Farmers and bird keepers told to take steps to prevent bird flu this winter

The warning came from all four government chief vets.

Poultry farmers and bird keepers are being encouraged to take steps to reduce the risk of avian influenza this winter.

Government chief vets from Scotland, Wales, Northern Ireland and the UK are urging all bird keepers to take action now to reduce their disease risk.

Scotland’s chief veterinary officer Sheila Voas said: “Given the constant risk of bird flu in the UK from wild birds, I would urge bird keepers to take some simple actions now to help reduce the chance of their birds becoming infected. These could include steps to reduce contact with wild birds, particularly on ponds and other water bodies.

“One of the main challenges government faced during last year’s avian influenza outbreak was being able to contact bird keepers with small numbers of birds. To stay up to date with the latest situation I would encourage bird keepers – including those who are already on the GB Poultry Register – to sign up for the Animal and Plant Health Agency free text alerts service.”
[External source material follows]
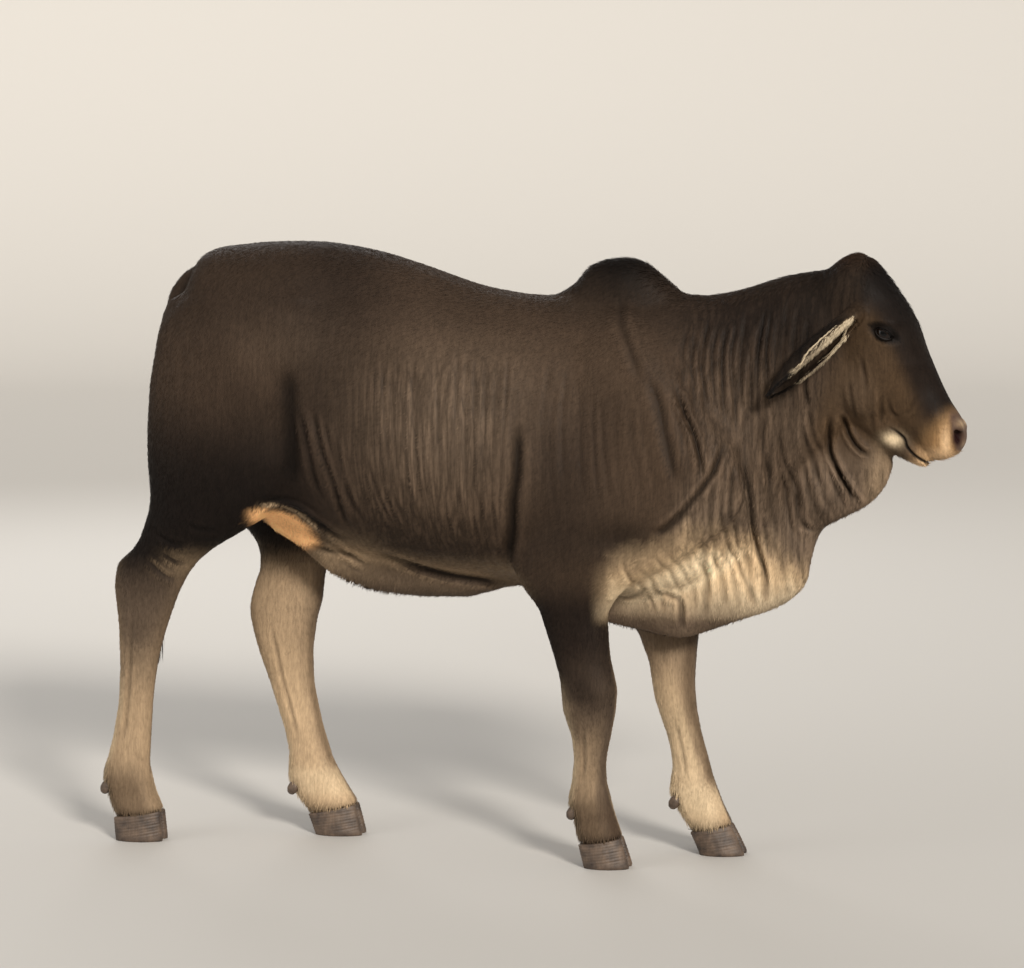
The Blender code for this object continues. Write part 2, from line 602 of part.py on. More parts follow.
HEAD_WALLS = (((0.742, 1.180), (0.772, 0.862)), ((0.772, 0.862), (0.930, 0.762)))


def lens(grow, y, side):
    """The outline of the open lids, two arcs that meet at the corners of the eye."""
    points = []
    long, short = EYE_OPENING[0] * grow, EYE_OPENING[1] * grow
    for index in range(16):
        turn = 2 * math.pi * index / 16
        across = math.cos(turn) * long
        high = math.copysign(abs(math.sin(turn)) ** 1.3, math.sin(turn)) * short
        x = EYE_PLACE[0] + across * math.cos(EYE_TILT) - high * math.sin(EYE_TILT)
        z = EYE_PLACE[2] + across * math.sin(EYE_TILT) + high * math.cos(EYE_TILT)
        points.append(Vector((x, y * side, z)))
    return points


def eye_ball(name, side, grow, group):
    place = (EYE_PLACE[0], EYE_PLACE[1] * side, EYE_PLACE[2])
    return ball(name, place, [EYE_RADIUS + grow] * 3, group)


def shape_eye(head, side, work):
    """Lids drawn over the ball, open in a lens."""
    lids = eye_ball("lids", side, LID_THICKNESS, work)
    boolean(head, lids, "UNION")
    drop(lids)
    carve(head, eye_ball("socket", side, GAP, work))
    carve(head, loft("opening", [lens(0.9, EYE_PLACE[1], side), lens(1.25, EYE_PLACE[1] + 0.04, side)], work))


MOUTH_LINE = ((1.000, 0.801), (0.962, 0.805), (0.930, 0.806), (0.905, 0.820), (0.878, 0.839))
LIP_GROOVE = (0.065, 0.0040)       # y where the groove's cutter ends, and its half height there


def shape_mouth(head, side, work):
    """A groove along the lips, deep at the surface and closing inwards."""
    rings = []
    outer, high = LIP_GROOVE
    for x, z in between(MOUTH_LINE, 2):
        inner = 0.026 - 0.016 * ramp(x, 0.88, 0.92)
        rings.append([Vector((x, outer * side, z + high)), Vector((x, outer * side, z - high)),
                      Vector((x, inner * side, z - 0.0003)), Vector((x, inner * side, z + 0.0003))])
    carve(head, loft("lip_line", rings, work))


# Two overlapping pits make the comma of a nostril: place, half length and half height
NOSTRIL_PITS = ((0.983, 0.037, 0.848, 0.0190, 0.0100), (0.974, 0.041, 0.858, 0.0165, 0.0070))


def shape_nostril(head, side, work):
    for x, y, z, along, high in NOSTRIL_PITS:
        carve(head, ball("nostril", (x, y * side, z), (along, 0.0105, high), work, lean=0.75, count=12))


EAR_LINE = ((0.796, 0.066, 1.086), (0.780, 0.090, 1.072), (0.757, 0.110, 1.050), (0.728, 0.125, 1.020),
            (0.696, 0.137, 0.988), (0.664, 0.146, 0.956), (0.634, 0.151, 0.926))
# half thickness seen from the side, half depth, and degrees of the roll
EAR_CURL = ((0.0120, 0.0140, 310), (0.0155, 0.0190, 305), (0.0175, 0.0250, 285), (0.0205, 0.0300, 275),
            (0.0205, 0.0300, 265), (0.0150, 0.0220, 255), (0.0035, 0.0050, 220))
EAR_OPENING = Vector((0.55, 0.60, -0.35))
EAR_ROOT = 0.0190         # radius of the plug that holds the ear in the head


def mirrored(point, side):
    return Vector((point[0], point[1] * side, point[2]))


def ear_plug(name, side, grow, group):
    """The gristly root of the ear, a plug that sits in a pocket in the head."""
    start, after = mirrored(EAR_LINE[0], side), mirrored(EAR_LINE[1], side)
    along = (after - start).normalized()
    build = bmesh.new()
    bmesh.ops.create_cone(build, cap_ends=True, segments=16, radius1=EAR_ROOT * 0.8 + grow,
                          radius2=EAR_ROOT + grow, depth=0.040 + 2 * grow)
    build.transform(Matrix.Translation(start + along * 0.012) @ along.to_track_quat("Z", "Y").to_matrix().to_4x4())
    return bmesh_object(name, build, group)


def ear(name, side, group, work):
    """A long leaf rolled to a cup, open forwards and outwards."""
    build = bmesh.new()
    rows = []
    line = [mirrored(point, side) for point in between(EAR_LINE, 2)]
    count = 8
    for number, (place, (half, deep, arc)) in enumerate(zip(line, between(EAR_CURL, 2))):
        along = (line[min(number + 1, len(line) - 1)] - line[max(number - 1, 0)]).normalized()
        open_way = mirrored(EAR_OPENING, side)
        open_way = (open_way - along * open_way.dot(along)).normalized()
        cross = along.cross(open_way)
        outer, inner = [], []
        for index in range(count + 1):
            turn = math.radians(arc) * (index / count - 0.5)
            way = cross * (math.sin(turn) * half) - open_way * (math.cos(turn) * deep)
            rim = 1.0 - 0.45 * abs(2 * index / count - 1) ** 3
            left = 1.0 - min(EAR_WALL * rim / half, 0.6)
            outer.append(build.verts.new(place + way))
            inner.append(build.verts.new(place + way * left))
        rows.append(outer + inner[::-1])
    total = len(rows[0])
    for low, high in zip(rows, rows[1:]):
        for index in range(total):
            after = (index + 1) % total
            build.faces.new((low[index], low[after], high[after], high[index]))
    for row in (rows[0], rows[-1]):
        for index in range(count):
            build.faces.new((row[index], row[index + 1], row[total - 2 - index], row[total - 1 - index]))
    bmesh.ops.triangulate(build, faces=build.faces)
    face_outwards(build)
    leaf = bmesh_object(name, build, group)
    plug = ear_plug("plug", side, 0.0, work)
    boolean(leaf, plug, "UNION")
    drop(plug)
    largest_only(leaf)
    return leaf


# Tail

TAIL_CUT = ((-0.560, 1.020), (-0.680, 1.020))
DOCK_FRONT = -0.572           # the root's front and half width, where it is cut off for the tail
DOCK_HALF_WIDTH = 0.030
TAIL_LINE = ((-0.6005, 1.020), (-0.607, 0.930), (-0.616, 0.820), (-0.624, 0.720), (-0.630, 0.625))
TAIL_RADIUS = ((0.0185,), (0.0155,), (0.0125,), (0.0105,), (0.0095,))
CORE_LINE = ((-0.630, 0.6245), (-0.632, 0.580), (-0.634, 0.530), (-0.634, 0.484))
CORE_RADIUS = ((0.0100,), (0.0135,), (0.0125,), (0.0040,))
# Tiers of the switch's locks: how many, height of the roots, height of the tips, how far they swell out
LOCK_TIERS = ((8, 0.604, 0.405, 0.0225), (7, 0.566, 0.368, 0.0190), (5, 0.520, 0.342, 0.0100))
LOCK_WIDTH = 0.0170
LOCK_THICKNESS = 0.0045
LOCK_SEED = 11
TUBE_POINTS = 10


def tube(name, line, radii, group):
    """A round tube along a line in the middle plane, its rings level."""
    rings = []
    for (x, z), (radius,) in zip(between(line, RING_STEPS), between(radii, RING_STEPS)):
        rings.append(ring((x + radius, z), (x - radius, z), radius, 0.0, 0.5, 2.0, TUBE_POINTS))
    return loft(name, rings, group)


def tail(group):
    """The tail proper, from the flat face on its root down to the hair of the switch."""
    return tube("tail", TAIL_LINE, TAIL_RADIUS, group)


def lock(turn, root, tip, swell, sway, group):
    """A flat, tapered lock that hangs from inside the core, swells outwards and draws in to its tip."""
    outwards = Vector((math.cos(turn), math.sin(turn), 0))
    sideways = Vector((-math.sin(turn), math.cos(turn), 0))
    middle = CORE_LINE[-1][0]
    rings = []
    for share in (0.0, 0.18, 0.38, 0.58, 0.80, 1.0):
        reach = 0.003 + swell * math.sin(math.pi * min(1.0, 0.12 + share * 0.75))
        place = Vector((middle, 0, root + (tip - root) * share)) + outwards * reach + sideways * sway * share ** 2
        half_width = 0.5 * LOCK_WIDTH * (0.45 + 0.55 * math.sin(math.pi * share ** 0.7)) * (1.04 - share ** 3)
        half_thick = 0.5 * LOCK_THICKNESS * (1.0 - 0.85 * share)
        rings.append([place + sideways * half_width, place + outwards * half_thick,
                      place - sideways * half_width, place - outwards * half_thick])
    return loft("lock", rings, group)


def switch(group, work):
    """A short core with three tiers of locks that overlap, rooted in it, down to their tips."""
    chance = random.Random(LOCK_SEED)
    core = tube("tail_switch", CORE_LINE, CORE_RADIUS, group)
    locks = bpy.data.collections.new("locks")
    work.children.link(locks)
    for tier, (count, root, tip, swell) in enumerate(LOCK_TIERS):
        for index in range(count):
            turn = 2 * math.pi * (index + 0.5 * tier + chance.uniform(-0.15, 0.15)) / count
            lock(turn, root + chance.uniform(-0.012, 0.004), tip + chance.uniform(-0.012, 0.022),
                 swell * chance.uniform(0.85, 1.05), chance.uniform(-0.012, 0.012), locks)
    boolean(core, locks, "UNION")
    for piece in list(locks.objects):
        drop(piece)
    largest_only(core)
    return core


# Which material each node takes, by how its name begins
COATS = (
    ("eye", "eye", EYE, 0.08), ("claw", "horn", HORN, 0.45), ("dewclaw", "horn", HORN, 0.45),
    ("tail_switch", "switch_hair", HAIR, 0.75), ("ear", "ear_hide", PALE_HIDE, 0.80),
    ("dewlap", "pale_hide", PALE_HIDE, 0.80), ("", "hide", HIDE, 0.75),
)


def paint(things):
    made = {}
    for thing in things:
        slot, colour, roughness = next(coat[1:] for coat in COATS if thing.name.startswith(coat[0]))
        if slot not in made:
            made[slot] = new_material(slot, colour, roughness)
        thing.data.materials.clear()
        thing.data.materials.append(made[slot])


def build_body(parts, work):
    pieces = torso_masses(work) + hump_mass(work) + neck_mass(work) + dewlap_mass(work) + belly_mass(work)
    for side in SIDES.values():
        pieces += foreleg_mass(side, work) + hindleg_mass(side, work)
    pieces += head_masses(work) + tail_dock(work)
    whole = fused("hindquarters", pieces, parts)
    soften(whole)
    thin_out(whole, BODY_SHARE, lambda point: point.x < HEAD_START)
    thin_out(whole, HEAD_SHARE, lambda point: point.x >= HEAD_START)
    return whole


def main():
    clear_scene()
    parts = new_collection(NAME)
    work = new_collection("cutters")
    whole = build_body(parts, work)
    for leg in LEG_CUTS:
        part_leg(whole, leg, parts, work)
    dock_end = [wall(*reversed(TAIL_CUT)), wall((DOCK_FRONT, 1.2), (DOCK_FRONT, 0.8)),
                side_wall(-DOCK_HALF_WIDTH, 1), side_wall(-DOCK_HALF_WIDTH, -1)]
    drop(part_off(whole, "dock_end", dock_end, parts, work))
    tail(parts)
    switch(parts, work)
    head = part_off(whole, "head", [wall(*HEAD_WALLS[0][::-1]), wall(*HEAD_WALLS[1][::-1])], parts, work)
    for name, side in SIDES.items():
        carve(head, ear_plug("pocket", side, GAP, work))
        ear("ear_" + name, side, parts, work)
        shape_eye(head, side, work)
        shape_mouth(head, side, work)
        shape_nostril(head, side, work)
        eye_ball("eye_" + name, side, 0.0, parts)
    largest_only(head)
    dewlap_region = [wall((0.430, 0.532), (0.800, 0.881)), side_wall(-0.060, 1), side_wall(-0.060, -1)]
    part_off(whole, "dewlap", dewlap_region, parts, work)
    neck_region = [wall((0.635, 0.690), (0.465, 1.120))]
    part_off(whole, "neck", neck_region, parts, work)
    hump_region = [wall((0.500, 1.107), (0.150, 1.107)), wall((0.160, 1.0), (0.160, 1.3))]
    part_off(whole, "hump", hump_region, parts, work)
    part_off(whole, "barrel", [wall((-0.270, 0.500), (-0.215, 1.250))], parts, work)
    for thing in parts.objects:
        thing.data.transform(Matrix.Translation((-MIDDLE, 0, 0)))
    paint(parts.objects)


main()
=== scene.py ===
"""The looks of a young brahman: one hide over the solids, with folds, coat, eyes, hooves and tail hair."""
import math

import bpy
import numpy as np
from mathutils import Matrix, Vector
from mathutils.bvhtree import BVHTree


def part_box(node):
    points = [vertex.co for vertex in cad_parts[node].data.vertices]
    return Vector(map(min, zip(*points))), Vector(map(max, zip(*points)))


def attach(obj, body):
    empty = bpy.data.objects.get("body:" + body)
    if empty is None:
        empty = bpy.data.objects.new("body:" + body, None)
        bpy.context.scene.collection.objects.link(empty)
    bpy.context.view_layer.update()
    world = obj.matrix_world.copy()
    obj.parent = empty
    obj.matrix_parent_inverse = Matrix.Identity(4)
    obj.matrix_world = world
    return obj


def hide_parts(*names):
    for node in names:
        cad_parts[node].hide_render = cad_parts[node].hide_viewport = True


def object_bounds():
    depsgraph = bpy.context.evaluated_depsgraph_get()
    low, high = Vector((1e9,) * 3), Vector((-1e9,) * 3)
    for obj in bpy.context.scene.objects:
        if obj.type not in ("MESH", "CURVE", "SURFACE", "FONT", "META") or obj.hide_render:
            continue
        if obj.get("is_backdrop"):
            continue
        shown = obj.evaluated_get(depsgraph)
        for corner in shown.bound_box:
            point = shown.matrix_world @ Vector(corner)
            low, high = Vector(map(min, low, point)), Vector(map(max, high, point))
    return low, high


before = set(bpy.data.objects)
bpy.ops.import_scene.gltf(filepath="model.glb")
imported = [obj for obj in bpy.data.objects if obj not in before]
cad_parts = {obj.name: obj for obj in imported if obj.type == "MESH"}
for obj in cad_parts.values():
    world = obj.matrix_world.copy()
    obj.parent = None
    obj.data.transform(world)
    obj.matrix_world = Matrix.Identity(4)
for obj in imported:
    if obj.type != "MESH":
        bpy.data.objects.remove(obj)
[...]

The vets have issued guidance for all bird keepers, from commercial farmers to those who keep a few pet chickens in their back garden, to reduce the risk of dsiease before autumn migration of ducks and geese begins again this winter.

These include keeping the area where the birds live clean and tidy, controlling rats and mice, and regularly disinfecting any hard surfaces.

In addition, bird keepers are asked to clean footwear before and after visiting birds.

Birds’ food and water should be placed in fully enclosed areas that are protected from wild birds, and any spilled feed must be removed regularly.

Keepers are also encouraged to put fencing around outdoor areas where birds are allowed, and to limit their access to ponds or areas visited by wild waterfowl.

The warning from the government vets comes ahead of winter 2017 following outbreaks of the highly pathogenic H5N8 strain of bird flu last winter.

The disease was found in 13 kept flocks in the UK, ranging in size from as few as nine birds to as many as 65,000.

The UK Government’s food and farming ministry, Defra, said although there has been a decline in the number of new cases over the summer, keepers must remain vigilant for the disease as it is still ciculating in kept poultry across Europe.

Italy is the most recent European country to suffer a series of outbreaks, and the disease has also recently been confirmed in a dead mute swan in Norfolk.